Laser technology could help detect radioactive threats remotely

Temple University's Center for Advanced Photonics Research is developing a process for detecting radioactive threats in cargo containers, ships, vehicles and airplanes

With the rise of terrorism and the threatened use of a dirty bomb increasing, the need for standoff detection of radioactivity has never been greater. Standoff detection can be conducted at a distance in order to protect people and reduce the potential for damage.

To help with this effort, the Center for Advanced Photonics Research (CAPR) in Temple’s College of Science and Technology has received a $450,000, three-year grant from the Defense Threat Reduction Agency (DTRA) to further develop laser-based technologies created by CAPR for the potential standoff detection of radioactive materials.

“DTRA wants researchers to develop new ways to detect radioactivity in cargo containers, ships, vehicles and airplanes,” said Robert Levis, professor and chair of chemistry and director of CAPR. “They also need a way to do this remotely.”

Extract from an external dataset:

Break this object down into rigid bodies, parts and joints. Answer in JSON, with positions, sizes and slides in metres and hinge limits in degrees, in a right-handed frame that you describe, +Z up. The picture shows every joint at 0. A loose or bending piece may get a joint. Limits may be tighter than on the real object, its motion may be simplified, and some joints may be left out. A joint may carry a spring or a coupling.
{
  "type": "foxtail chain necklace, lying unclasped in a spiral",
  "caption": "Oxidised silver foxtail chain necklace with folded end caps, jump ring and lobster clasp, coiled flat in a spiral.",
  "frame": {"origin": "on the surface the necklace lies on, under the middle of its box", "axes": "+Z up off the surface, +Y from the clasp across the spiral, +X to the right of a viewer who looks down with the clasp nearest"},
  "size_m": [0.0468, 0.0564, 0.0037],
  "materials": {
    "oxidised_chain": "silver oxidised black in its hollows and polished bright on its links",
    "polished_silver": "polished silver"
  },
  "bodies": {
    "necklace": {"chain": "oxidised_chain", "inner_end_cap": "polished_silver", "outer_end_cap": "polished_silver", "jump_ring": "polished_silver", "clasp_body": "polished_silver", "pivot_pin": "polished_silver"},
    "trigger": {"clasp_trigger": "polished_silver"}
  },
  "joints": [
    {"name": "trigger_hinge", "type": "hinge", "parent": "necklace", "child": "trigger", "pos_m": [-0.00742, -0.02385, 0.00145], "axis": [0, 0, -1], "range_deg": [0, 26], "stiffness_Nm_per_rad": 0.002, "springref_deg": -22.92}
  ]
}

The technology that Levis and his group will be attempting to validate as a potential remote detector of radioactivity was born out of concepts that emerged from previous research projects to create standoff detection of improvised explosive devices. 

“It’s not an easy project, but it’s a potentially great application for technology that we’ve developed here at Temple."
-- Robert Levis, Center for Advanced Photonics Research

“It’s not an easy project, but it’s a potentially great application for technology that we’ve developed here at Temple,” said Levis.

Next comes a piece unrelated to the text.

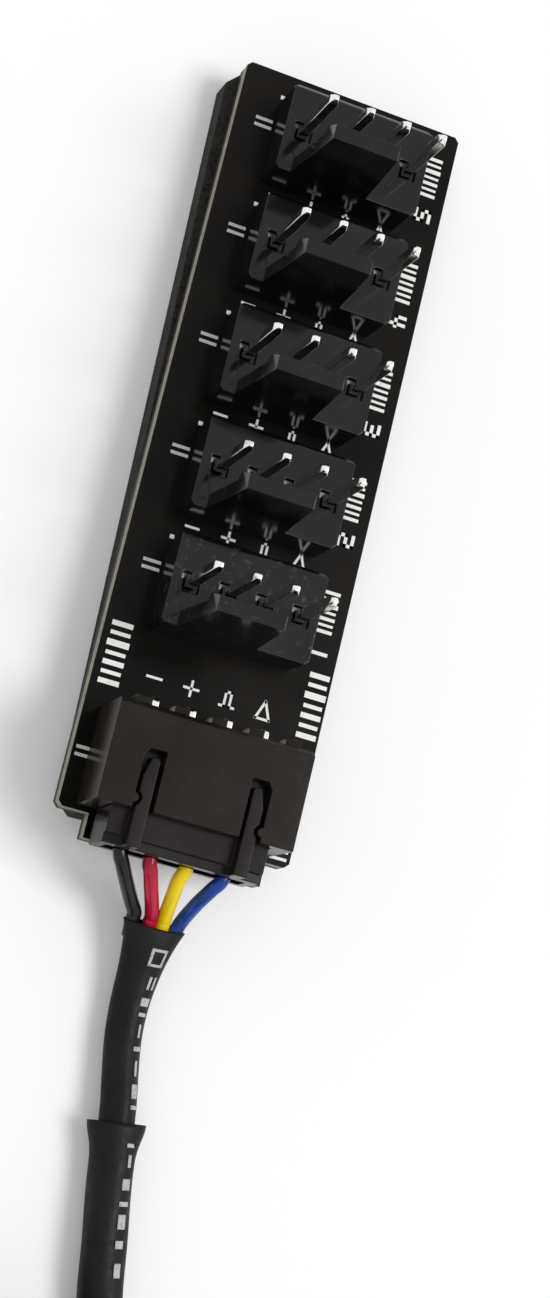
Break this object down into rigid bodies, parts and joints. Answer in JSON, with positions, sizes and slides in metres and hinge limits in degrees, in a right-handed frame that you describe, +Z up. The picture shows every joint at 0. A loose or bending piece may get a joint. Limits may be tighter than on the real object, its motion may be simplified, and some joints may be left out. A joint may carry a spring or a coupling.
{
  "type": "fan power splitter",
  "caption": "Slim splitter board with a row of pin outlets on top, an end-entry input connector, and a sleeved cable that ends in a power plug and a fan plug.",
  "frame": {"origin": "middle of the board with its tongue, at the underside of the foam pad", "axes": "+X across the board, +Y along the board away from the cable, +Z up out of the outlets"},
  "size_m": [0.0346, 0.1624, 0.0143],
  "materials": {
    "foam": "matte black foam",
    "board": "satin black solder mask with pale cut edges",
    "solder": "bright tin",
    "outlet_plastic": "satin black moulding",
    "socket_plastic": "satin black moulding",
    "plug_plastic": "satin black moulding",
    "pin_metal": "bright tin plate on brass",
    "contact_metal": "tin plate on brass",
    "black_wire": "glossy wire insulation",
    "red_wire": "glossy wire insulation",
    "yellow_wire": "glossy wire insulation",
    "blue_wire": "glossy wire insulation",
    "sleeve": "satin shrink sleeve",
    "jacket": "satin cable sleeve",
    "tie": "satin nylon"
  },
  "bodies": {
    "root": {"foam_pad": "foam", "board": "board", "solder_joints": "solder", "outlet_1_housing": "outlet_plastic", "outlet_2_housing": "outlet_plastic", "outlet_3_housing": "outlet_plastic", "outlet_4_housing": "outlet_plastic", "outlet_5_housing": "outlet_plastic", "outlet_1_pin_1": "pin_metal", "outlet_1_pin_2": "pin_metal", "outlet_1_pin_3": "pin_metal", "outlet_1_pin_4": "pin_metal", "outlet_2_pin_1": "pin_metal", "outlet_2_pin_2": "pin_metal", "outlet_2_pin_3": "pin_metal", "outlet_2_pin_4": "pin_metal", "outlet_3_pin_1": "pin_metal", "outlet_3_pin_2": "pin_metal", "outlet_3_pin_3": "pin_metal", "outlet_3_pin_4": "pin_metal", "outlet_4_pin_1": "pin_metal", "outlet_4_pin_2": "pin_metal", "outlet_4_pin_3": "pin_metal", "outlet_4_pin_4": "pin_metal", "outlet_5_pin_1": "pin_metal", "outlet_5_pin_2": "pin_metal", "outlet_5_pin_3": "pin_metal", "outlet_5_pin_4": "pin_metal", "input_socket": "socket_plastic", "input_pin_1": "pin_metal", "input_pin_2": "pin_metal", "input_pin_3": "pin_metal", "input_pin_4": "pin_metal", "input_plug": "plug_plastic", "contact_1": "contact_metal", "contact_2": "contact_metal", "contact_3": "contact_metal", "contact_4": "contact_metal", "wire_black": "black_wire", "wire_red": "red_wire", "wire_yellow": "yellow_wire", "wire_blue": "blue_wire", "first_sleeve": "sleeve", "cable_near": "jacket", "cable_coil": "jacket", "coil_tie": "tie", "cable_far": "jacket", "lead_black": "black_wire", "lead_red": "red_wire", "lead_yellow": "yellow_wire", "lead_blue": "blue_wire", "power_plug": "plug_plastic", "power_pin_black": "pin_metal", "power_pin_red": "pin_metal", "fan_plug": "plug_plastic", "fan_contact_yellow": "contact_metal", "fan_contact_blue": "contact_metal"}
  },
  "joints": []
}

CAPR researchers discovered that they could detect molecules in the air by using a commercially available laser and a $50 lens to create one of the shortest laser pulses in the world.

“If you take the output of one of these commodity lasers and put the pulse through a 2 meter lens in air, after about 3 meters, you get a really short, few cycle pulse. This pulse duration used to cost up to a $1 million to create,” he said. “But now you can get this short pulse basically for free right out in the air.”

Levis said that any molecules caught in the short pulse start to move in perfect unison, with each type of molecule creating its own pattern or signature. The question is whether radioactive decay in the air creates enough new signature molecules to allow detection, he said.

“When the molecules begin moving as one and you put a weak laser beam through the same volume, you can identify the molecules by their signature movement,” he said. “So we realized we could use this process to perform gas phase spectroscopy to identify the molecules.”

Levis likened this process for identifying the molecules, which his team has been studying for the past four years, to trying to distinguish between the Rockettes doing a dance number and army troops marching across a field without visually seeing them.

“You just listen,” he said. “If they are all moving as one then it’s easy to tell the dance steps from soldiers marching. We ‘listen’ using the lasers.”

Levis said the short pulse could be formed wherever the researchers wanted — 10 meters, 100 meters or even possibly a kilometer away.

“Right now, DTRA views this as fundamental physics research, but if we can validate that our approach works, you could just scan this pulse over or around a cargo container, or a ship out in the harbor, or even a car, to determine whether, there is a potential problem,” he said.